The highlight of the Conference was the talent show. Performers played the guitar, accordion, they sang and danced, and told jokes. I was impressed by a guitar duet, which, along with a dance troupe, won the event. A singer and a group of Greeks performing different genres also proved talented. Prekrasnye mysli ["wonderful thoughts"] by Terenty Polorotov filled the hall with smiles.
I think that everyone will remember the trip to St Nicholas Church in Adelaide, the luncheon in the Russian House, the speeches read by the representatives of the establishment, the address read by the Secretary of the Russian Consul, Artem Kozhin. The divine services were beautiful and austere. The Consul's Secretary noted that it we must invite youth from Russia to next year's Youth Conference.

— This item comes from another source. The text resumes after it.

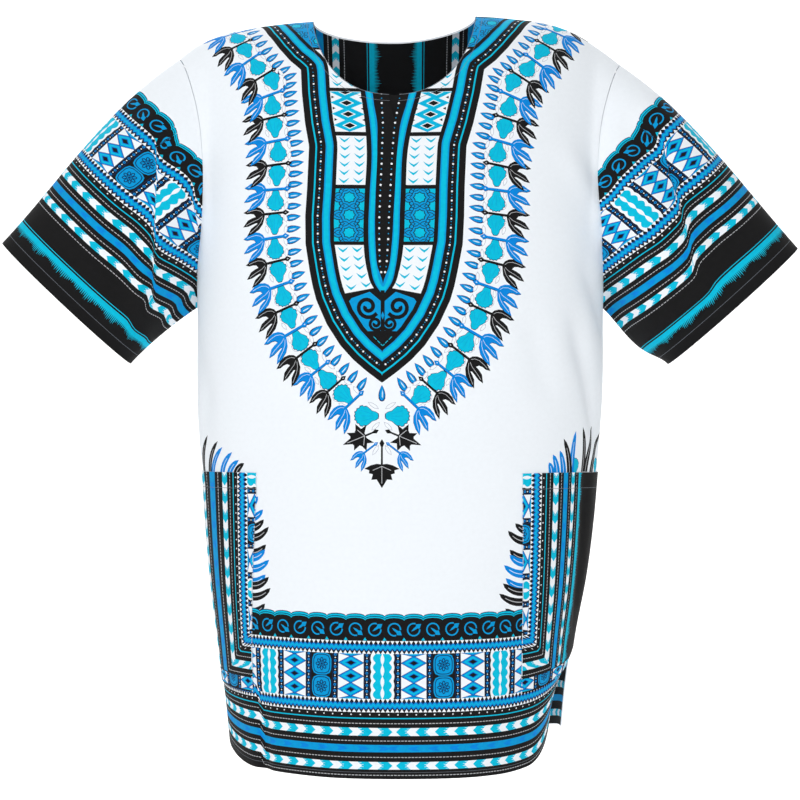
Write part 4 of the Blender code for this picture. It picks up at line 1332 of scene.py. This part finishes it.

All the members of the Conference were pleasantly surprised by the appearance of the icon of St Spyridon of Tremithus and St Herman of Alaska, brought by Priest Simeon Kichakov, the rector of the Djeelong parish. After the closing of the 42 nd Youth Conference, the icon of the Mother of God "Joy of All Who Sorrow" returned to the Djeelong church. A special frame was prepared for this icon, and the parishioners of Djeelong will bring it to the next Youth Conference as well. The icon will be taken to the city hosting the next event in order to encourage those preparing the Conference. Fr Simeon also brought the booklets "Lives of St Spyridon of Tremithus and St Herman of Alaska" for all the participants of the Conference. Everyone was so inspired by the appearance and the blessing of the icon of these two saints that they immediately began donating money for a new frame.
We will begin organizing the next Conference, scheduled to be held in Sydney, a few months in advance, after a theme is decided upon. The lecture I delivered at the 42 nd Annual Youth Conference was directly tied to its theme, that is, that we must first cleanse our hearts in order that our spiritual "vision" become clear.